For days after the retreat ended, Richie still felt he was on a high. Richie’s mind kept soaring while he and Susan stayed on in Dalhousie. The high rode with him on the bus down the mountains via roads wending through fields and villages with mud-walled, thatch-roofed houses, onto the busier cities of the plains, and finally through the throbbing, packed roads of Delhi.

There, Richie felt that high begin to wane as he and Susan spent a few days in the bare-bones guesthouse they could afford on their grad student budget, venturing out to Delhi’s cacophonous and crowded streets to have a tailor make some clothes and buy souvenirs.

Perhaps the biggest force in the decline of that meditation state was the traveler’s stomach they both had come down with. That malady plagued them through a change of planes in Frankfurt on the cheap flight from Delhi to Kennedy Airport. After a full day spent in travel, they landed in New York, where they were greeted by both sets of parents, eager to see them after this summer away in Asia.

As Susan and Richie exited Customs – sick, tired, and dressed in the Indian style of the day – their families greeted them with looks of horrified shock. Instead of enveloping them in love, they yelled in alarm, “What have you done to yourselves? You look terrible!”

By the time they all arrived at the upstate New York country house of Susan’s family, the half-life of that high had reached the bottom of its slope, and Richie felt as terrible as he’d looked walking off the plane.
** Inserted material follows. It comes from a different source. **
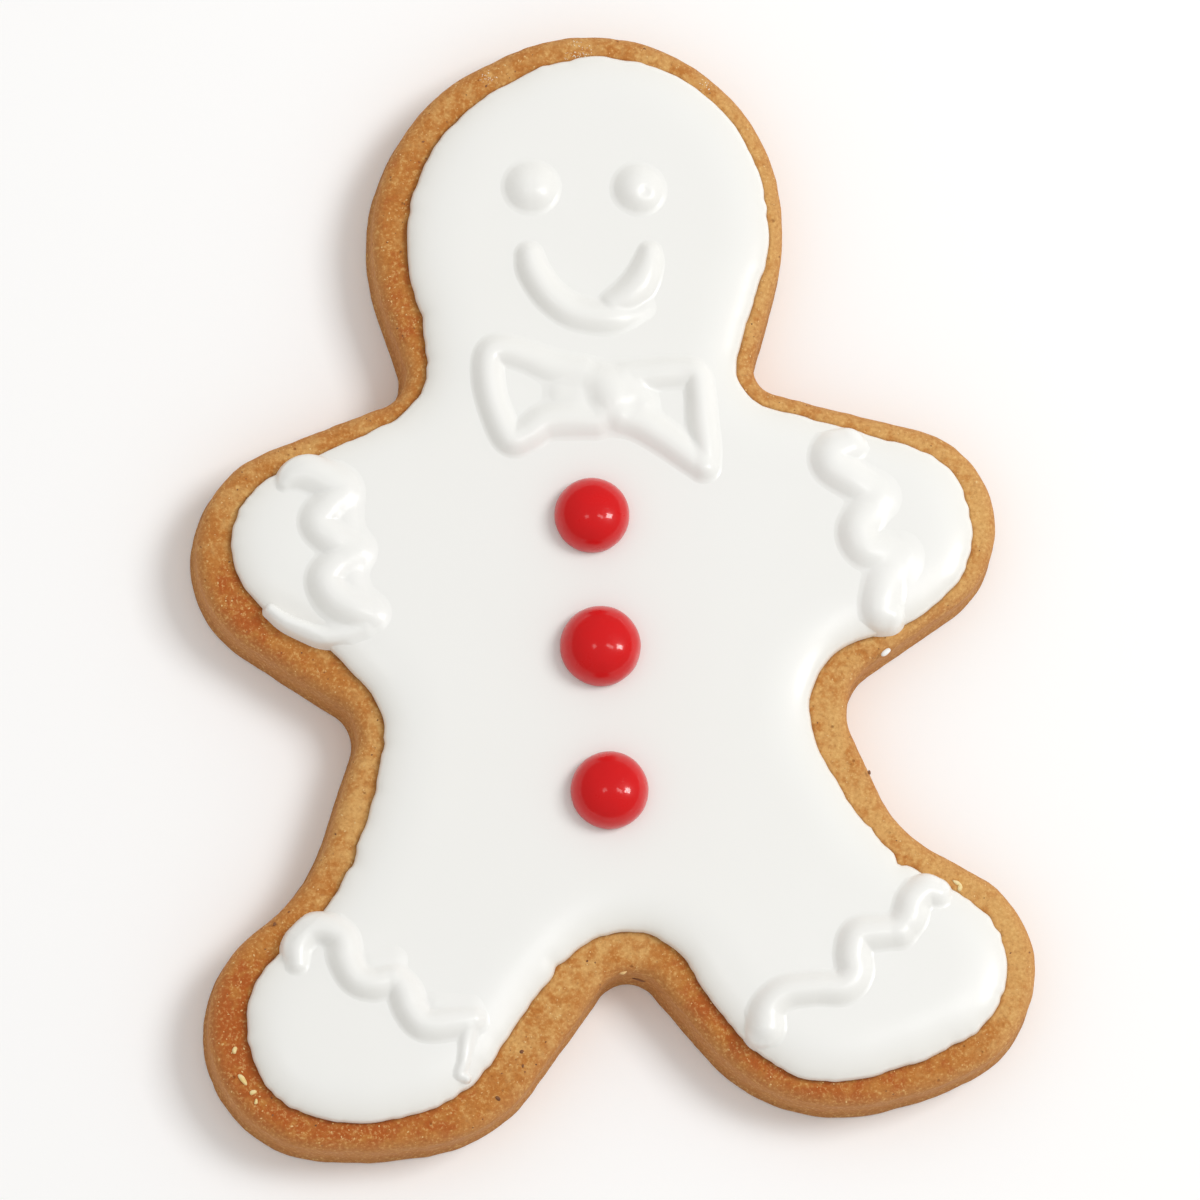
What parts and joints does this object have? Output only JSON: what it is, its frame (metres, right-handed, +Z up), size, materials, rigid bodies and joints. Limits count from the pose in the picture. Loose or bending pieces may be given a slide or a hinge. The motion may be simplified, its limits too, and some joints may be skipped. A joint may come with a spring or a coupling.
{
  "type": "iced gingerbread man cookie",
  "caption": "Flat gingerbread figure biscuit under poured white icing, with a piped face, bow tie and zigzag cuffs, and round sugar drops down its front.",
  "frame": {"origin": "on the surface that the biscuit rests on, under the middle of its outline", "axes": "+Y towards the head, +Z up out of the decorated side, +X towards the arm that is on the right when seen from above"},
  "size_m": [0.0782, 0.1064, 0.0125],
  "materials": {
    "biscuit": "baked gingerbread, golden brown, matt and finely pitted",
    "icing": "set white icing with a soft gloss",
    "sugar_drop": "hard red sugar shell, polished"
  },
  "bodies": {
    "root": {"biscuit": "biscuit", "icing": "icing", "eye_left": "icing", "eye_right": "icing", "mouth": "icing", "bow_tie": "icing", "cuff_left_arm": "icing", "cuff_right_arm": "icing", "cuff_left_foot": "icing", "cuff_right_foot": "icing", "button_top": "sugar_drop", "button_middle": "sugar_drop", "button_bottom": "sugar_drop"}
  },
  "joints": []
}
Richie tried to revive the state he had reached at the Dalhousie course, but it had vanished. It reminded him of a psychedelic trip in that way: he had vivid memories of the retreat, but they were not embodied, not a lasting transformation. They were just memories.

That sobering experience fed into what was to become a burning scientific question: How long do state effects – like Richie’s meditative highs – last? At what point can they be considered enduring traits? What allows such a transformation of being to become embodied in a lasting way instead of fading into the mists of memory?

And just where in the mind’s terrain had Richie been?